— Begin —

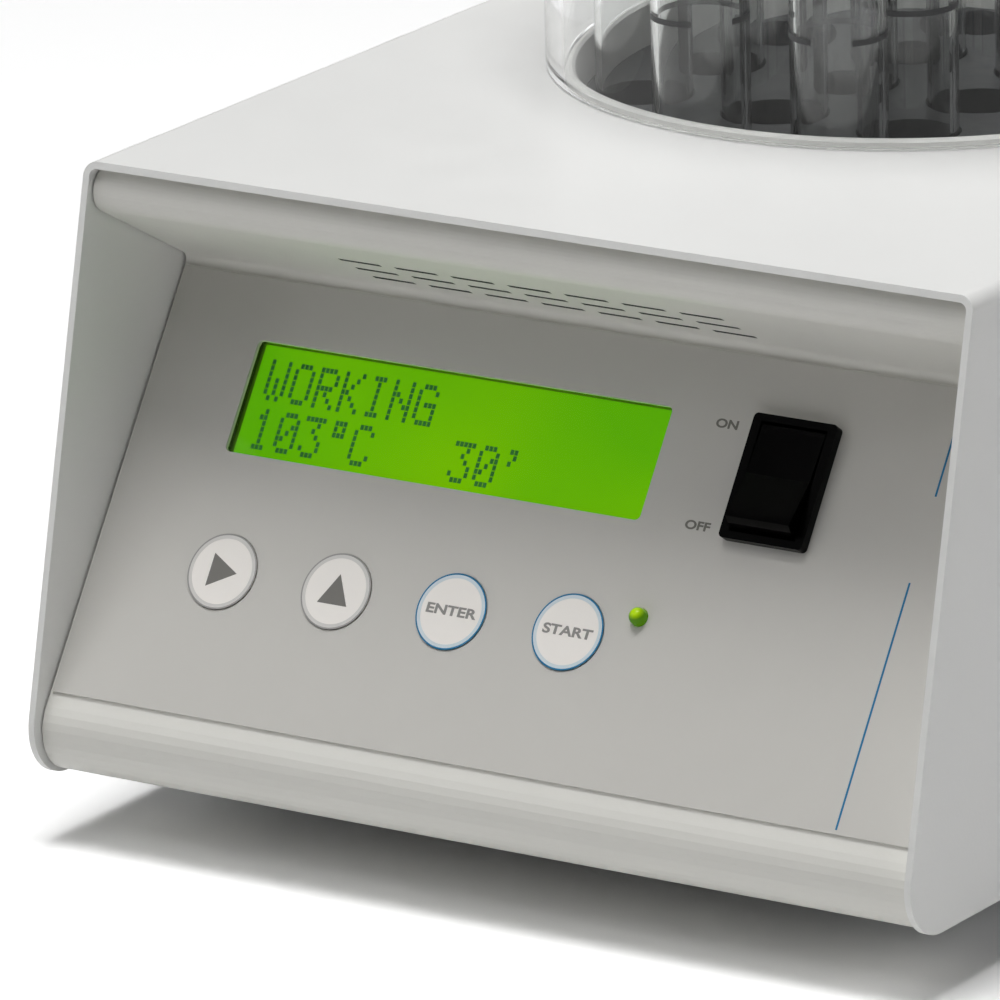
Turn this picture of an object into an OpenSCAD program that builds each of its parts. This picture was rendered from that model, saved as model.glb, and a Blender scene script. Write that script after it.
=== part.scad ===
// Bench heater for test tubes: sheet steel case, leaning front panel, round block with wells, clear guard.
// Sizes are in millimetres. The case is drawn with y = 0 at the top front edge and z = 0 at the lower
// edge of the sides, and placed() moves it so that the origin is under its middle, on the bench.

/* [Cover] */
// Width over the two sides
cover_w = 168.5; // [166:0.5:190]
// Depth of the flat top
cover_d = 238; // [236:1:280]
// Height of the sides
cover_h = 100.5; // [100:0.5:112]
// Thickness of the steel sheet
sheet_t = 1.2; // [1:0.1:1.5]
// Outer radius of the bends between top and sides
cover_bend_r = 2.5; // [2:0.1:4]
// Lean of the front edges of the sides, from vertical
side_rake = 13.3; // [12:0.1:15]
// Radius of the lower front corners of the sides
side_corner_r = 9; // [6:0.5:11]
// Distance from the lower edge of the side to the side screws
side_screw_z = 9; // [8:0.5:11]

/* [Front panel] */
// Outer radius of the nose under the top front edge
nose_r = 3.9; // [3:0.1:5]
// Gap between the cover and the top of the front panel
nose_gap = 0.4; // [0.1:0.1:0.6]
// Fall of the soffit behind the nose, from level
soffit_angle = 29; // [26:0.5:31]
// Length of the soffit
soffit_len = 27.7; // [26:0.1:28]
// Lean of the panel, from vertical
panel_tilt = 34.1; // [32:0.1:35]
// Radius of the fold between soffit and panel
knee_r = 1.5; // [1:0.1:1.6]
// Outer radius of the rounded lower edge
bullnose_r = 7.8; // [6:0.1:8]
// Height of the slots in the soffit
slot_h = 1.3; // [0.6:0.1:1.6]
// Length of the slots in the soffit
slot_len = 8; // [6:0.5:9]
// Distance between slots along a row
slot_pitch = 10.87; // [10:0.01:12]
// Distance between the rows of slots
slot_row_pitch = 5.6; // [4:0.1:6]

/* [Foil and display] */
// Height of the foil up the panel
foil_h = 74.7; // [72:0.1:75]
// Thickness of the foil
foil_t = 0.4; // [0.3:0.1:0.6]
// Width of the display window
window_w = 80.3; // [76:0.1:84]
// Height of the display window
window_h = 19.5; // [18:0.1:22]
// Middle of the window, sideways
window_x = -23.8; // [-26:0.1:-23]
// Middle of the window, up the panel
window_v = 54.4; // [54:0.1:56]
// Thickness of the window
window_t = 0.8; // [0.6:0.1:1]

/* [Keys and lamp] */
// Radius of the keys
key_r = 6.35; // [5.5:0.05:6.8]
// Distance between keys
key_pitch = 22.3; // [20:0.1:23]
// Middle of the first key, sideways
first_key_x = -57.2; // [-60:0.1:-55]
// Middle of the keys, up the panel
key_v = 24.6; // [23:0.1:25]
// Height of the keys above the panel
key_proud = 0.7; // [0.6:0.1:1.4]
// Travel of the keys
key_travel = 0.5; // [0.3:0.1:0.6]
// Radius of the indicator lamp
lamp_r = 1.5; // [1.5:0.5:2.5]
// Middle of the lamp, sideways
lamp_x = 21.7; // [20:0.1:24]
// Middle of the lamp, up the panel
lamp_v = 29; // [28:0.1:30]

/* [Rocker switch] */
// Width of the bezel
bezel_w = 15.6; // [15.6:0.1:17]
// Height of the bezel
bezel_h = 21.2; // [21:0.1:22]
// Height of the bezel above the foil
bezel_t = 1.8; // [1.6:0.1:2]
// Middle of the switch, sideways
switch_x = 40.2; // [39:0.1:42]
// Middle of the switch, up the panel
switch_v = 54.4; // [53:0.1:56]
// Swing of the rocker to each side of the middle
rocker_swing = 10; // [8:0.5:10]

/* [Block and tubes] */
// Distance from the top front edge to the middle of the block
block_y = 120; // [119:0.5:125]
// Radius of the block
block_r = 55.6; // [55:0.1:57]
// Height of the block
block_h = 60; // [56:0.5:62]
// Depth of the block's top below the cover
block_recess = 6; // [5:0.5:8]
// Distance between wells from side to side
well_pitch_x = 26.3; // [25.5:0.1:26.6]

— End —

- [Objective]
Quote the listing above from its first line to the line with "on the bench.", inclusive, and add nothing.

- [Expected output]
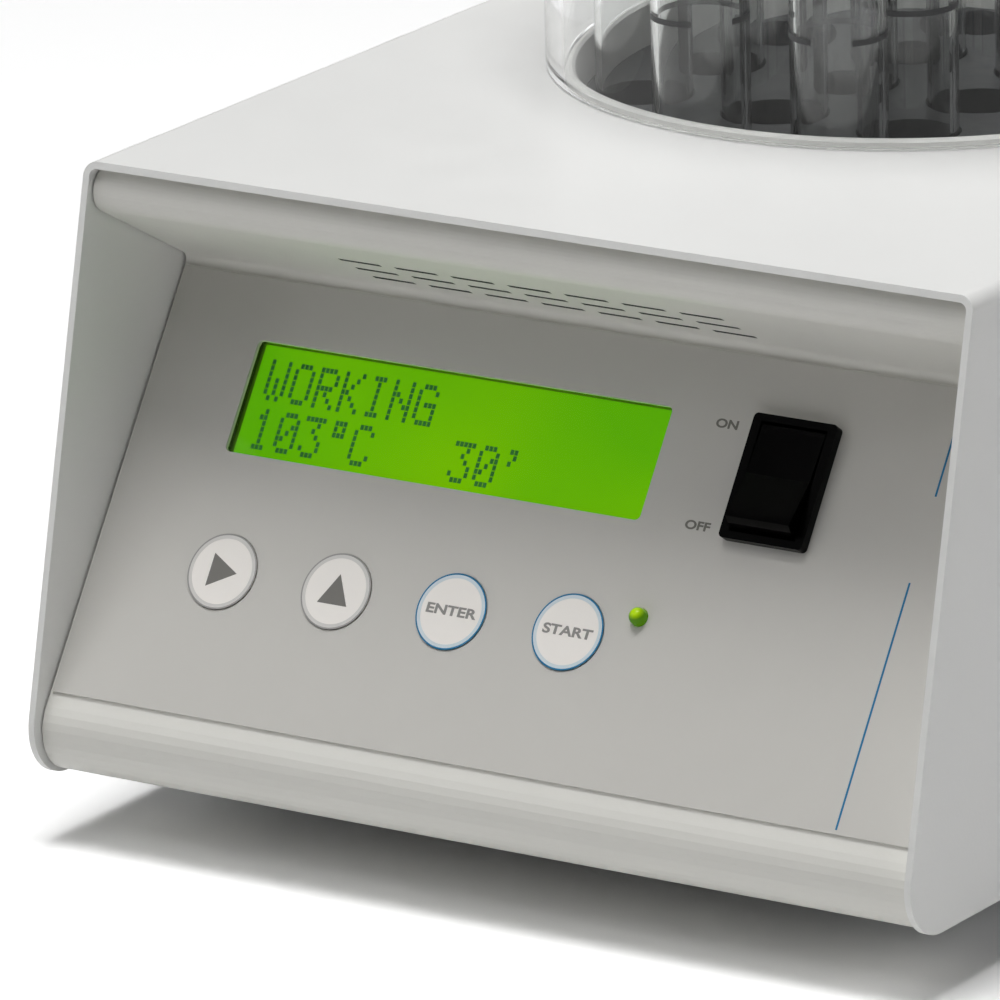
Turn this picture of an object into an OpenSCAD program that builds each of its parts. This picture was rendered from that model, saved as model.glb, and a Blender scene script. Write that script after it.
=== part.scad ===
// Bench heater for test tubes: sheet steel case, leaning front panel, round block with wells, clear guard.
// Sizes are in millimetres. The case is drawn with y = 0 at the top front edge and z = 0 at the lower
// edge of the sides, and placed() moves it so that the origin is under its middle, on the bench.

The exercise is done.